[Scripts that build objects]
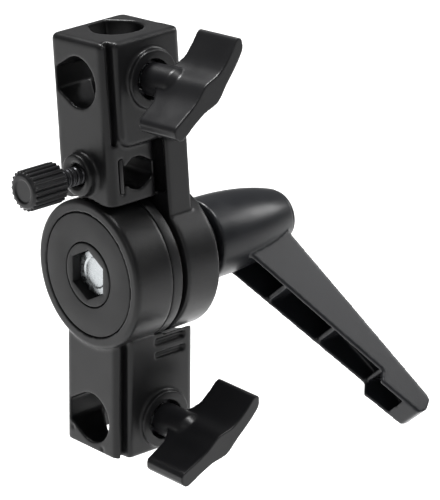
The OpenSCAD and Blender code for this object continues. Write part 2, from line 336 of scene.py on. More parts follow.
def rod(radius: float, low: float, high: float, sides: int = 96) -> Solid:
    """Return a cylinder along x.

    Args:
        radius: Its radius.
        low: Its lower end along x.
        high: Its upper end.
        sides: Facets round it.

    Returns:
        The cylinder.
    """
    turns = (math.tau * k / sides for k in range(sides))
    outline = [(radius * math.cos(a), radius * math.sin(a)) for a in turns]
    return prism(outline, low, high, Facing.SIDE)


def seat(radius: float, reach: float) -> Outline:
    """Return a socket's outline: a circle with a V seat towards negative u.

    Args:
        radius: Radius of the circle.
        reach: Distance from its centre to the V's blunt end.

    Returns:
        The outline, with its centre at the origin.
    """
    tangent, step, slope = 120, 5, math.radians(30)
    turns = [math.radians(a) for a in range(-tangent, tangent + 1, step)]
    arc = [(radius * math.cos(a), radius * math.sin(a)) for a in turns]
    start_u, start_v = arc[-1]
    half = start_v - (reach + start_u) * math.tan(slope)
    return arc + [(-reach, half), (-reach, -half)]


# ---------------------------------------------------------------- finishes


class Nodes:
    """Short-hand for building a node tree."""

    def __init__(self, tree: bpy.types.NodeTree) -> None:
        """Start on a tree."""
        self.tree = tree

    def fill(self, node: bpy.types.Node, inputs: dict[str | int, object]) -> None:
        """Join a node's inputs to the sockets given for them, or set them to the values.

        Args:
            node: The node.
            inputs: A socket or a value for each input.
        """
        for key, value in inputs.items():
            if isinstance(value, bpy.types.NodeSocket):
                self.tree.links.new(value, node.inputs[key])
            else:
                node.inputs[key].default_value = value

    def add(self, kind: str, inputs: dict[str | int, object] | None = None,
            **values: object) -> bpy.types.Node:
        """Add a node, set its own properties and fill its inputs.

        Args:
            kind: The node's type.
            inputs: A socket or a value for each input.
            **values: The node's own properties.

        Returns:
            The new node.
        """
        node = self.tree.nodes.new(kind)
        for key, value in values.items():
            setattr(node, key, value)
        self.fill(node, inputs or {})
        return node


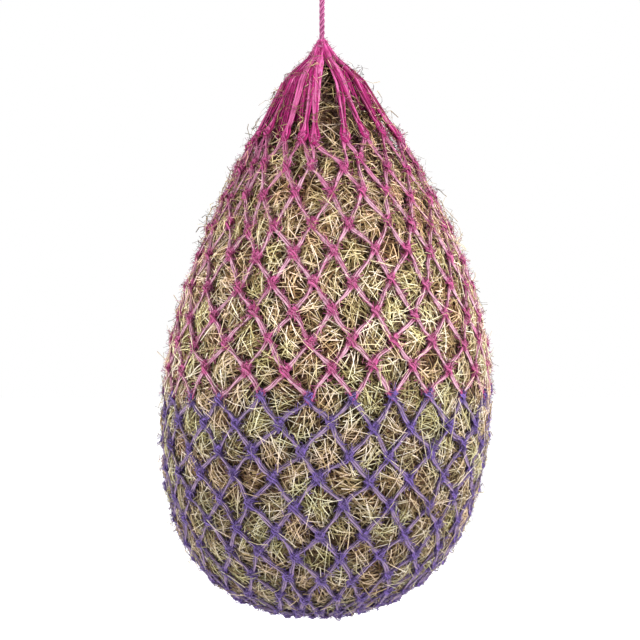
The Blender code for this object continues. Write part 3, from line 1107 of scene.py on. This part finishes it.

◆ Description of the task: Copy all the records above exactly, missing none.

◆ Right answer:
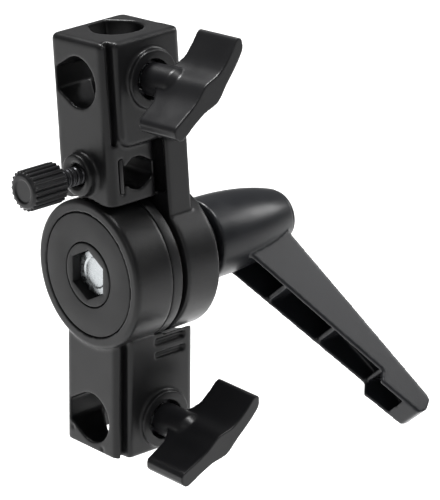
The OpenSCAD and Blender code for this object continues. Write part 2, from line 336 of scene.py on. More parts follow.
def rod(radius: float, low: float, high: float, sides: int = 96) -> Solid:
    """Return a cylinder along x.

    Args:
        radius: Its radius.
        low: Its lower end along x.
        high: Its upper end.
        sides: Facets round it.

    Returns:
        The cylinder.
    """
    turns = (math.tau * k / sides for k in range(sides))
    outline = [(radius * math.cos(a), radius * math.sin(a)) for a in turns]
    return prism(outline, low, high, Facing.SIDE)


def seat(radius: float, reach: float) -> Outline:
    """Return a socket's outline: a circle with a V seat towards negative u.

    Args:
        radius: Radius of the circle.
        reach: Distance from its centre to the V's blunt end.

    Returns:
        The outline, with its centre at the origin.
    """
    tangent, step, slope = 120, 5, math.radians(30)
    turns = [math.radians(a) for a in range(-tangent, tangent + 1, step)]
    arc = [(radius * math.cos(a), radius * math.sin(a)) for a in turns]
    start_u, start_v = arc[-1]
    half = start_v - (reach + start_u) * math.tan(slope)
    return arc + [(-reach, half), (-reach, -half)]


# ---------------------------------------------------------------- finishes


class Nodes:
    """Short-hand for building a node tree."""

    def __init__(self, tree: bpy.types.NodeTree) -> None:
        """Start on a tree."""
        self.tree = tree

    def fill(self, node: bpy.types.Node, inputs: dict[str | int, object]) -> None:
        """Join a node's inputs to the sockets given for them, or set them to the values.

        Args:
            node: The node.
            inputs: A socket or a value for each input.
        """
        for key, value in inputs.items():
            if isinstance(value, bpy.types.NodeSocket):
                self.tree.links.new(value, node.inputs[key])
            else:
                node.inputs[key].default_value = value

    def add(self, kind: str, inputs: dict[str | int, object] | None = None,
            **values: object) -> bpy.types.Node:
        """Add a node, set its own properties and fill its inputs.

        Args:
            kind: The node's type.
            inputs: A socket or a value for each input.
            **values: The node's own properties.

        Returns:
            The new node.
        """
        node = self.tree.nodes.new(kind)
        for key, value in values.items():
            setattr(node, key, value)
        self.fill(node, inputs or {})
        return node


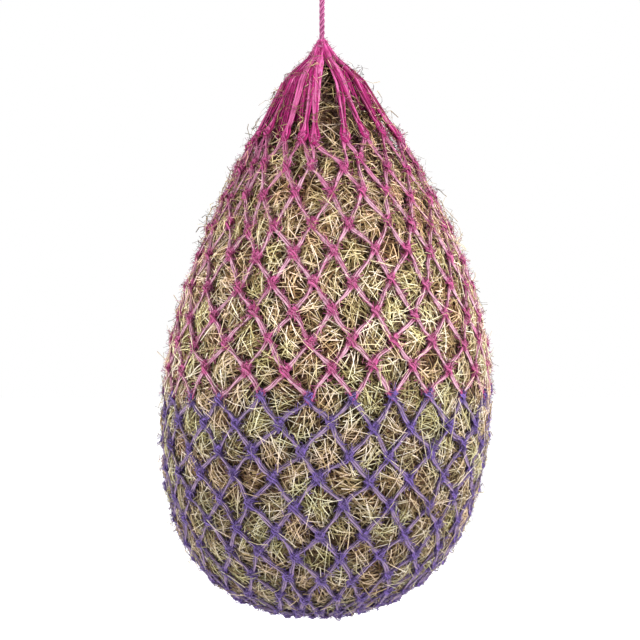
The Blender code for this object continues. Write part 3, from line 1107 of scene.py on. This part finishes it.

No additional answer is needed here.